Not only are these tales unlike most of the mainstream of SF, but they are also in another league when it comes to quality objects. These feel good in your hand and look good on your bookshelf. But one last warning: beware of speciality small presses—you can become hooked.

Works Referenced

Uncle River—Camp Desolation and the Eschatology of Salt
104 pages
GBP 10.00—USD 15.00

Stephen Baxter—Starfall
89 pages
GBP 12.00—USD 18.00

Alex Irvine—Mystery Hill
86 pages
GBP 12.00—USD 18.00

Joel Lane—The Witnesses Are Gone
64 pages
GBP 10.00—US 15.00

Copyright © 2009, I. E. Lester. All Rights Reserved.

About I. E. Lester

Non-fiction author and book reviewer


Sep 5, 06:47 by IROSF
Comment Below!
Sep 6, 20:22 by Todd Suomela
Thanks for this great review. I have been bothered by the steady lengthening of SF and fantasy novels too.
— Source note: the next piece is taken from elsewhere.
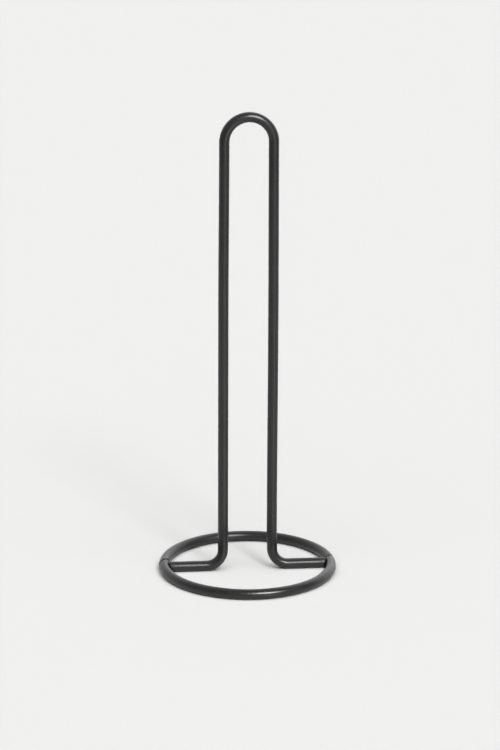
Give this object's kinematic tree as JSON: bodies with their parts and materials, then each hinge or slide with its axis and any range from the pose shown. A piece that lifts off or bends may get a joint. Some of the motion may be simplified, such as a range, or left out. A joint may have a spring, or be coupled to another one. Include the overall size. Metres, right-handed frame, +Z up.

And I'm always glad to hear more about what is being published by small presses. So two direct hits to my circle of interests - thanks again.
Sep 8, 16:49 by Nader Elhefnawy
I enjoyed the theme of the review, and am pleased to hear again about the interest PS Press is taking in the genre. (I didn't even know the house existed until a few months ago.)

I'm absolutely in agreement about the length issue, which I've written about in plenty of other places (my "End of SF" piece in The Fix last year, to name one).

Incidentally, while still worthy of discussion, the tendency criticized here is by now a very old one. Charles Stross on his blog traced that line of development back to changes in publishing in the 1970s some time ago (regarding book bulk and price), and whatever the exact cause, Douglas Adams was already joking about the preoccupation of the American book market with overlarge, padded books in his 4th Hitchhiker novel (emphatically not one of those giant books)-published all the way back in 1984.